# Name

**HPL_pdtrsv** Solve triu( A ) x = b.
# Synopsis

`#include "hpl.h"`

`void`

`HPL_pdtrsv(`

`HPL_T_grid *`

`GRID`

,
`HPL_T_pmat *`

`AMAT`

`);`

# Description

**HPL_pdtrsv**
solves an upper triangular system of linear equations.
The rhs is the last column of the N by N+1 matrix A. The solve starts
in the process column owning the Nth column of A, so the rhs b may
need to be moved one process column to the left at the beginning. The
routine therefore needs a column vector in every process column but
the one owning b.
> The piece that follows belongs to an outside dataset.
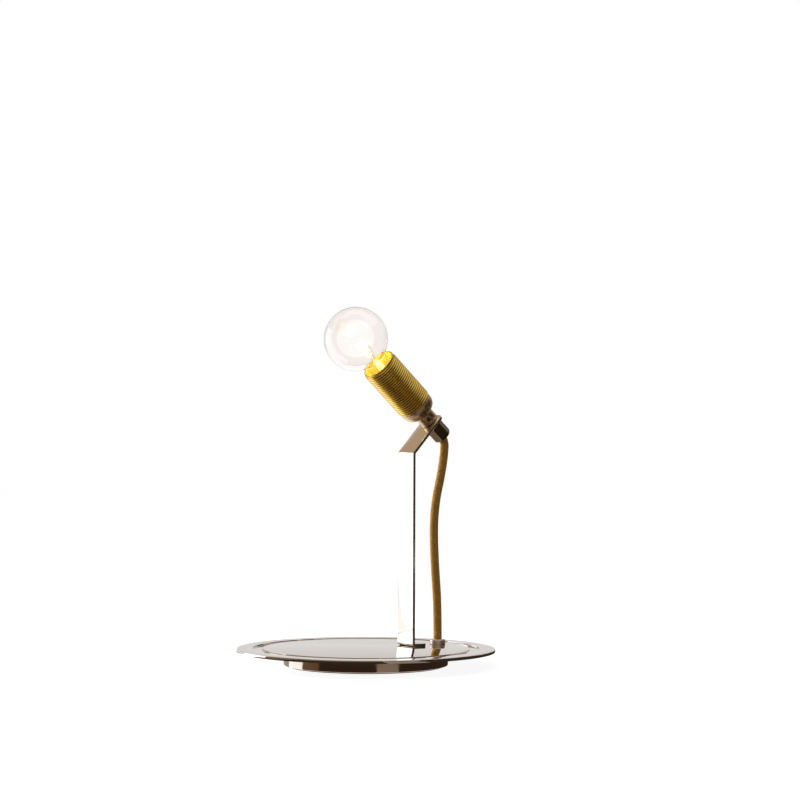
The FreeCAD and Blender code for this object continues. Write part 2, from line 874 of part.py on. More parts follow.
def grub_form(radius, outer):
    direction = vec(*polar(1.0, grub_turn), 0)
    start = nipple_radius + grub_sink
    return Part.makeCylinder(radius, outer - start, direction * start + vec(0, 0, grub_height), direction)


def cap_grub_screw():
    return grub_form(grub_radius, neck_radius - grub_sink)


def holder_barrel():
    """The threaded sleeve: its profile is one rib after another from the cap to the lip."""
    rib_start = barrel_start + barrel_relief
    rib_count = int((barrel_length - barrel_relief - lip_height) / rib_pitch)
    slope = (rib_pitch - 2.0 * rib_flat) / 2.0
    steps = [(barrel_root_radius, barrel_start), (barrel_root_radius, rib_start)]
    for i in range(rib_count):
        foot = rib_start + i * rib_pitch
        steps.append((barrel_crest_radius, foot + slope))
        steps.append((barrel_crest_radius, foot + slope + rib_flat))
        steps.append((barrel_root_radius, foot + 2.0 * slope + rib_flat))
        if i < rib_count - 1:
            steps.append((barrel_root_radius, foot + rib_pitch))
    lip_radius = barrel_root_radius + lip_rise
    steps.append((lip_radius, barrel_end - lip_height))
    steps.append((lip_radius, barrel_end - lip_chamfer))
    steps.append((lip_radius - lip_chamfer, barrel_end))
    steps.append((barrel_inner_radius, barrel_end))
    steps.append((barrel_inner_radius, core_flange_top + slip_gap + ledge_thickness))
    steps.append((ledge_radius, core_flange_top + slip_gap + ledge_thickness))
    steps.append((ledge_radius, core_flange_top + slip_gap))
    steps.append((barrel_inner_radius, core_flange_top + slip_gap))
    return turned((barrel_inner_radius, barrel_start), *steps)


def terminal_places():
    return [(-terminal_offset, 0.0), (terminal_offset, 0.0)]


def ceramic_core():
    flange_radius = spigot_radius - slip_gap
    core = turned(
        (0.0, core_start),
        (flange_radius, core_start),
        (flange_radius, core_flange_top),
        (core_tube_radius, core_flange_top),
        (core_tube_radius, core_top),
        (core_bore_radius, core_top),
        (core_bore_radius, core_floor_top),
        (0.0, core_floor_top),
    )
    for x, y in terminal_places():
        hole_top = core_start + core_screw_hole_depth
        core = core.cut(disc(terminal_shank_radius + thread_gap, core_start - 1, hole_top, x, y))
    return core


def screw_shell():
    r = shell_inner_radius
    outer = r + shell_thickness
    return turned(
        (r, core_floor_top + shell_foot_gap),
        (outer, core_floor_top + shell_foot_gap),
        (outer, core_top),
        (outer + shell_bead, core_top),
        (outer + shell_bead, core_top + 2.0 * shell_thickness),
        (r, core_top + 2.0 * shell_thickness),
    )


def centre_contact():
    t = contact_thickness
    rise = contact_top - t
    bend = contact_reach - contact_foot_length
    top_bend = contact_reach - contact_rise_start
    corners = [
        (contact_reach, core_floor_top),
        (contact_reach, core_floor_top + t),
        (bend, core_floor_top + t),
        (top_bend, contact_top),
        (-contact_tongue_end, contact_top),
        (-contact_tongue_end, rise),
        (top_bend - t / 4.0, rise),
        (bend - 3.0 * t / 4.0, core_floor_top),
    ]
    points = [vec(x, -contact_width / 2.0, z) for x, z in corners + corners[:1]]
    return Part.Face(Part.makePolygon(points)).extrude(vec(0, contact_width, 0))


def core_terminal_screws():
    screws = []
    for x, y in terminal_places():
        head = disc(terminal_screw_radius, core_start - terminal_screw_height, core_start, x, y)
        shank = disc(terminal_shank_radius, core_start, core_start + terminal_shank_length, x, y)
        screws.append(head.fuse(shank).removeSplitter())
    return Part.makeCompound(screws)


def holder_wires():
    end = core_start - terminal_screw_height
    wires = []
    for side in (-1.0, 1.0):
        points = [
            vec(side * holder_wire_spread, 0, grip_seat),
            vec(side * holder_wire_spread, 0, end - holder_wire_splay_start),
            vec(side * terminal_offset, 0, end - holder_wire_splay_end),
            vec(side * terminal_offset, 0, end),
        ]
        wires.append(tube_along("holder_wire", points, holder_wire_radius))
    return Part.makeCompound(wires)


# ---------------------------------------------------------------- bulb, drawn upright
def bulb_contact_tip():
    return turned(
        (0.0, tip_start),
        ((tip_radius * 0.75, tip_start + tip_height * 0.28), (tip_radius, tip_start + tip_height)),
        (0.0, insulator_start),
    )


def bulb_insulator():
    return turned(
        (0.0, insulator_start),
        (insulator_small_radius, insulator_start),
        (cap_inner_radius - slip_gap, screw_start),
        (0.0, screw_start),
    )


def bulb_screw_cap():
    outer = cap_screw_radius
    hole = insulator_small_radius + cap_floor_hole
    return turned(
        (hole, screw_start),
        (outer - cap_edge_chamfer, screw_start),
        (outer, screw_start + cap_edge_chamfer),
        (outer, screw_end),
        (cap_inner_radius, screw_end),
        (cap_inner_radius, screw_start + cap_floor),
        (hole, screw_start + cap_floor),
    )


def globe_profile(inset, low):
    """The sphere, a hollow fillet, and the tapering neck that the screw cap holds."""
    radius = bulb_radius - inset
    hollow_x = neck_glass_radius + neck_fillet_radius
    hollow_drop = math.sqrt((bulb_radius + neck_fillet_radius) ** 2 - hollow_x ** 2)
    hollow = (hollow_x, bulb_centre_height - hollow_drop)
    hollow_radius = neck_fillet_radius + inset
    centre = (0.0, bulb_centre_height)
    below = math.degrees(math.atan2(hollow_drop, hollow_x))
    held = cap_inner_radius - glass_cap_gap - inset
    return [
        (held, low),
        (held, screw_end + glass_taper_start),
        (neck_glass_radius - inset, hollow[1]),
        (circle_point(hollow, hollow_radius, 180 - below / 2), circle_point(centre, radius, -below)),
        (circle_point(centre, radius, -below / 2), (radius, bulb_centre_height)),
        (circle_point(centre, radius, 45), (0.0, bulb_centre_height + radius)),
    ]


def bulb_globe():
    outer = globe_profile(0.0, glass_start)
    inner = globe_profile(glass_wall, glass_start - 1.0)
    solid = turned((0.0, glass_start), *outer)
    hollow = turned((0.0, glass_start - 1.0), *inner)
    return solid.cut(hollow)


def bulb_stem():
    flare = cap_inner_radius - glass_cap_gap - glass_wall - thread_gap
    top = glass_start + stem_height
    middle = (stem_radius + stem_foot_height, glass_start + stem_neck_height / 2.0)
    return turned(
        (0.0, glass_start),
        (flare, glass_start),
        (flare, glass_start + stem_foot_height),
        (middle, (stem_radius, glass_start + stem_neck_height)),
        (stem_radius, top - stem_pinch_height),
        (stem_radius * stem_pinch_share, top),
        (0.0, top),
    )


def lead_foot():
    return glass_start + stem_height


def bulb_lead_wires():
    wires = []
    for side in (-1.0, 1.0):
        points = [
            vec(side * stem_radius * lead_root_share, 0, lead_foot()),
            vec(side * stem_radius * lead_root_share, 0, lead_foot() + lead_straight_start),
            vec(side * lead_spread, 0, lead_foot() + lead_height - lead_straight_end),
            vec(side * lead_spread, 0, lead_foot() + lead_height),
        ]
        wires.append(tube_along("bulb_lead_wire", points, lead_radius))
    return Part.makeCompound(wires)


def bulb_filament():
    z = lead_foot() + lead_height + filament_radius
    start = vec(-lead_spread - filament_overhang, 0, z)
    end = vec(lead_spread + filament_overhang, 0, z)
    path = Part.Wire(Part.Arc(start, vec(0, 0, z + filament_rise), end).toShape())
    first = path.Edges[0]
    direction = first.tangentAt(first.FirstParameter)
    section = Part.Wire(Part.makeCircle(filament_radius, start, direction))
    return path.makePipeShell([section], True, False)


# ---------------------------------------------------------------- every piece, by the name of its node
upright_pieces = {
    "entry_nipple": entry_nipple,
    "arm_lock_washer": arm_lock_washer,
    "cord_grip": cord_grip,
    "cord_grip_insert": cord_grip_insert,
    "holder_cap": holder_cap,
    "cap_grub_screw": cap_grub_screw,
    "holder_barrel": holder_barrel,
    "ceramic_core": ceramic_core,
    "screw_shell": screw_shell,
    "centre_contact": centre_contact,
    "core_terminal_screws": core_terminal_screws,
    "holder_wires": holder_wires,
    "bulb_contact_tip": bulb_contact_tip,
    "bulb_insulator": bulb_insulator,
    "bulb_screw_cap": bulb_screw_cap,
    "bulb_globe": bulb_globe,
    "bulb_stem": bulb_stem,
    "bulb_lead_wires": bulb_lead_wires,
    "bulb_filament": bulb_filament,
}
placed_pieces = {
    "base_plate": base_plate,
    "foot_casing": foot_casing,
    "ballast_weight": ballast_weight,
    "plate_nuts": plate_nuts,
    "plate_washers": plate_washers,
    "earth_tag": earth_tag,
    "bottom_cover": bottom_cover,
    "cover_screws": cover_screws,
    "felt_pad": felt_pad,
    "mains_outlet_bush": mains_outlet_bush,
    "post_strap": post_strap,
    "strap_screws": strap_screws,
    "strap_washers": strap_washers,
    "cord_bush": cord_bush,
    "cord_bush_nut": cord_bush_nut,
    "lamp_cord": lamp_cord,
    "live_wire": live_wire,
    "neutral_wire": neutral_wire,
    "earth_wire": earth_wire,
    "terminal_block": terminal_block,
    "terminal_sleeves": terminal_sleeves,
    "terminal_screws": terminal_screws,
    "block_screw": block_screw,
}

os.makedirs("parts", exist_ok=True)
for name, make in placed_pieces.items():
    make().exportStep(f"parts/{name}.step")
for name, make in upright_pieces.items():
    on_arm(make()).exportStep(f"parts/{name}.step")
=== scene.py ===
"""Bare bulb table lamp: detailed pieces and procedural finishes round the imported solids.

Sizes are millimetres on the drawing classes and metres in the scene. Pieces of the lampholder
and the bulb are drawn upright on their own axis and then leaned onto the arm.
"""

import json
import logging
import math
from dataclasses import asdict, dataclass
from enum import Enum
from functools import partial
from typing import Any, Iterable, Sequence

import bmesh
import bpy
from mathutils import Matrix, Vector


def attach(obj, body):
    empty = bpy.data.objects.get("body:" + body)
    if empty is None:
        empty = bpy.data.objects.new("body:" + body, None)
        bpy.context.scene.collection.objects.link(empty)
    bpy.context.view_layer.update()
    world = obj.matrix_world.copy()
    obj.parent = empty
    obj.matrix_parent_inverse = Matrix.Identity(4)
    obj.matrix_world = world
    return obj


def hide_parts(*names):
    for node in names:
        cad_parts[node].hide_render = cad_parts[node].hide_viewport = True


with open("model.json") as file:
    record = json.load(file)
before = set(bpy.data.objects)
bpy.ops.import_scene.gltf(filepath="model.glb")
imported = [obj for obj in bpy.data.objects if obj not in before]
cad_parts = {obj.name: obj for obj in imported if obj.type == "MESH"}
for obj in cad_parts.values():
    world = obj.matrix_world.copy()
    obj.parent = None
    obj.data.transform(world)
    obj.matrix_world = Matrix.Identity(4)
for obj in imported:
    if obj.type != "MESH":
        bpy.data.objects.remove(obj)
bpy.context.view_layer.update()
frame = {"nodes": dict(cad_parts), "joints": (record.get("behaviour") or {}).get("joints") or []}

Point = tuple[float, float]
Place = tuple[float, float, float]
Colour = tuple[float, float, float]
Mesh = bmesh.types.BMesh
Socket = bpy.types.NodeSocket
Thing = bpy.types.Object
Material = bpy.types.Material
MM = 0.001
TURN = 2.0 * math.pi
IMAGE_PIXELS = 800.0
SENSOR = 36.0
EVEN: Place = (1.0, 1.0, 1.0)
WHITE = (1.0, 1.0, 1.0, 1.0)
HOLDER_JOINT = next(joint for joint in frame["joints"] if joint["name"] == "bulb_turn")
HOLDER_PLACE: Place = tuple(HOLDER_JOINT["pos_m"])
HOLDER_AXIS: Place = tuple(HOLDER_JOINT["axis"])
logging.basicConfig(level=logging.INFO, format="%(name)s: %(message)s")
log = logging.getLogger("lamp")


# ------------------------------------------------------------------ node graphs
class Term:
    """A value inside a node tree; arithmetic on it adds math nodes to the tree."""

    def __init__(self, graph: "Graph", socket: Socket) -> None:
        """Holds an output socket and the graph that it belongs to."""
        self.graph = graph
        self.socket = socket

    def __add__(self, other: Any) -> "Term":
        """The sum of two values."""
        return self.graph.math("ADD", self, other)

    def __sub__(self, other: Any) -> "Term":
        """This value less another."""
        return self.graph.math("SUBTRACT", self, other)

    def __rsub__(self, other: float) -> "Term":
        """A plain number less this value."""
        return self.graph.math("SUBTRACT", other, self)

    def __mul__(self, other: Any) -> "Term":
        """The product of two values."""
        return self.graph.math("MULTIPLY", self, other)

    def __truediv__(self, other: Any) -> "Term":
        """This value divided by another."""
        return self.graph.math("DIVIDE", self, other)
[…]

The result is replicated in all process rows, and
returned in XR, i.e. XR is of size nq = LOCq( N ) in all processes.
The algorithm uses decreasing one-ring broadcast in process rows and
columns implemented in terms of synchronous communication point to
point primitives. The lookahead of depth 1 is used to minimize the
critical path. This entire operation is essentially ``latency'' bound
and an estimate of its running time is given by:
(move rhs) lat + N / ( P bdwth ) +
(solve) ((N / NB)-1) 2 (lat + NB / bdwth) +
gam2 N^2 / ( P Q ),
where gam2 is an estimate of the Level 2 BLAS rate of execution.
There are N / NB diagonal blocks. One must exchange 2 messages of
length NB to compute the next NB entries of the vector solution, as
well as performing a total of N^2 floating point operations.
# Arguments

GRID (local input) HPL_T_grid *
On entry, GRID points to the data structure containing the
process grid information.

AMAT (local input/output) HPL_T_pmat *
On entry, AMAT points to the data structure containing the
local array information.

# See Also

HPL_pdgesv.